Sebagai upaya dalam menyadarkan masyarakat yang berperan penting dalam bidang pendidikan, Kemendikbudristek mengadakan program Kampus Mengajar. Program tersebut merupakan naungan dari kementerian yang mengajak mahasiswa dari seluruh Indonesia untuk bergabung dalam upaya pemerataan pendidikan pada daerah-daerah terpinggirkan. Peserta yang dipilih dalam program merupakan mahasiswa dengan keahlian yang cukup berdasarkan hasil tes ujian literasi numerasi serta pembekalan dari Kemendikbudristek.
Program Kampus Mengajar membawa pembaruan pada kegiatan belajar mengajar di sekolah. Seperti peningkatan literasi numerasi siswa dalam upaya perbaikan peringkat PISA Indonesia yang sangat rendah. Inovasi pembelajaran dapat berupa pembuatan soal, materi, bahan ajar yang dikaitkan langsung pada kehidupan sehari-hari. Hal tersebut diharapkan agar siswa lebih berfikir kritis dalam memecahkan masalah dan mampu memecahkan kasus dengan kolaborasi bersama siswa lainnya.
Namun hal tersebut tidak secara langsung dapat berdampak terhadap kelangsungan pendidikan di sekolah. Perlu bantuan pihak-pihak yang berwenang seperti dinas pendidikan setempat yang mampu mengarahkan guru untuk menyesuaikan diri dengan pembaharuan sistem pendidikan yang ada saat ini. Kurang adanya rasa tanggung jawab para oknum tertentu (peran-peran tokoh pendidikan) menyebabkan terkendalanya pemerataan pendidikan. Seperti mengajar semampunya, tidak melakukan inovasi pembelajaran di sekolah, kurang memperhatikan siswa, cenderung abai terhadap kesulitan belajar siswa.

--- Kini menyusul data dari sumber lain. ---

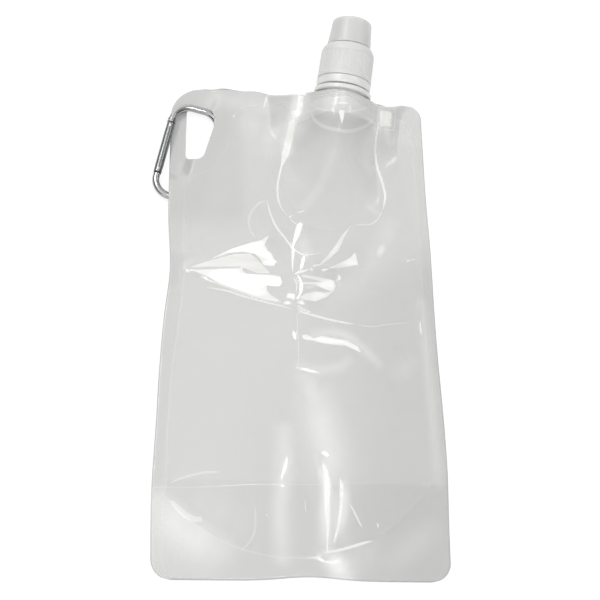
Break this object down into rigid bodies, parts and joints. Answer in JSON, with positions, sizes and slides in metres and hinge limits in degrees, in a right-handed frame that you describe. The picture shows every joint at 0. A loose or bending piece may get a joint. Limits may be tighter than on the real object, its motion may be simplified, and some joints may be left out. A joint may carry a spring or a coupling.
{
  "type": "soft flask",
  "caption": "Foldable clear film water pouch with a welded spout, screw cap with pull nozzle and dust cover, and a small carabiner through the hole of its tab.",
  "frame": {"origin": "middle of the overall box, on the table the flask lies on", "axes": "+Z out of the front film, +Y from the bottom edge towards the spout, +X to the right seen from the front"},
  "size_m": [0.1278, 0.2562, 0.032],
  "materials": {
    "film": "hazy clear laminate film, glossy",
    "spout_plastic": "milky natural plastic",
    "cap_plastic": "white moulded plastic, satin",
    "clear_plastic": "frosted clear plastic",
    "nozzle_plastic": "white plastic",
    "liner_foam": "white foam",
    "aluminium": "bright drawn wire",
    "pin_steel": "bright"
  },
  "bodies": {
    "lower_pouch": {"front_film_lower": "film", "back_film_lower": "film", "bottom_gusset": "film"},
    "upper_pouch": {"front_film_upper": "film", "back_film_upper": "film", "spout_fitment": "spout_plastic"},
    "tamper_ring": {"tamper_ring": "spout_plastic"},
    "cap_lift": {"cap_liner": "liner_foam"},
    "screw_cap": {"screw_cap": "cap_plastic"},
    "pull_nozzle": {"pull_nozzle": "nozzle_plastic"},
    "dust_cover": {"dust_cover": "clear_plastic"},
    "carabiner": {"carabiner_frame": "aluminium", "hinge_rivet": "pin_steel"},
    "gate": {"carabiner_gate": "aluminium", "latch_pin": "pin_steel", "gate_spring": "pin_steel", "spring_follower": "pin_steel"}
  },
  "joints": [
    {"name": "pouch_fold", "type": "hinge", "parent": "lower_pouch", "child": "upper_pouch", "pos_m": [0, -0.00013, 0.0045], "axis": [1, 0, 0], "range_deg": [0, 150]},
    {"name": "ring_spin", "type": "hinge", "parent": "upper_pouch", "child": "tamper_ring", "pos_m": [0.02202, 0.09511, 0.01581], "axis": [0.1233, 0.9624, 0.2419], "continuous": true},
    {"name": "cap_rise", "type": "slide", "parent": "upper_pouch", "child": "cap_lift", "axis": [0.1233, 0.9624, 0.2419], "range_m": [0, 0.0064]},
    {"name": "cap_turn", "type": "hinge", "parent": "cap_lift", "child": "screw_cap", "pos_m": [0.02325, 0.10473, 0.01823], "axis": [0.1233, 0.9624, 0.2419], "range_deg": [0, 720]},
    {"name": "nozzle_pull", "type": "slide", "parent": "screw_cap", "child": "pull_nozzle", "axis": [0.1233, 0.9624, 0.2419], "range_m": [0, 0.004]},
    {"name": "cover_pull", "type": "slide", "parent": "screw_cap", "child": "dust_cover", "axis": [0.1233, 0.9624, 0.2419], "range_m": [0, 0.018]},
    {"name": "carabiner_swing", "type": "hinge", "parent": "upper_pouch", "child": "carabiner", "pos_m": [-0.03749, 0.08282, 0.00268], "axis": [0.0566, -0.0361, 0.9977], "range_deg": [-5, 0]},
    {"name": "gate_open", "type": "hinge", "parent": "carabiner", "child": "gate", "pos_m": [-0.06149, 0.05437, 0.00301], "axis": [-0.0566, 0.0361, -0.9977], "range_deg": [0, 25], "stiffness_Nm_per_rad": 0.005, "springref_deg": -17.19}
  ],
  "couplings": [
    {"joint": "cap_turn", "follows": "cap_rise", "rad_per_m": 1963.5}
  ]
}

Menurut Ki Hadjar Dewantara (1977) terdapat asas pengembangan pendidikan yang dikenal dengan Pancadharma, yaitu: kemanusiaan (adanya cinta kasih terhadap sesama manusia dan semua mahluk ciptaan tuhan), kodrat hidup (pelihara dan kemajuan hidup sehingga manusia hidup selamat dan bahagia), kebangsaan (tidak boleh menyombongkan bangsa sendiri, tidak boleh bertentangan dengan kepentingan umum), kebudayaan (harus tetap dipelihara), serta kemerdekaan/kebebasan. Apabila anak tidak diberikan kemerdekaan maka akan mennghambat kemajuannya maka perlu adanya pemahaman tersebut pada peranan tokoh di bidang pendidikan yang dekat dengan siswa.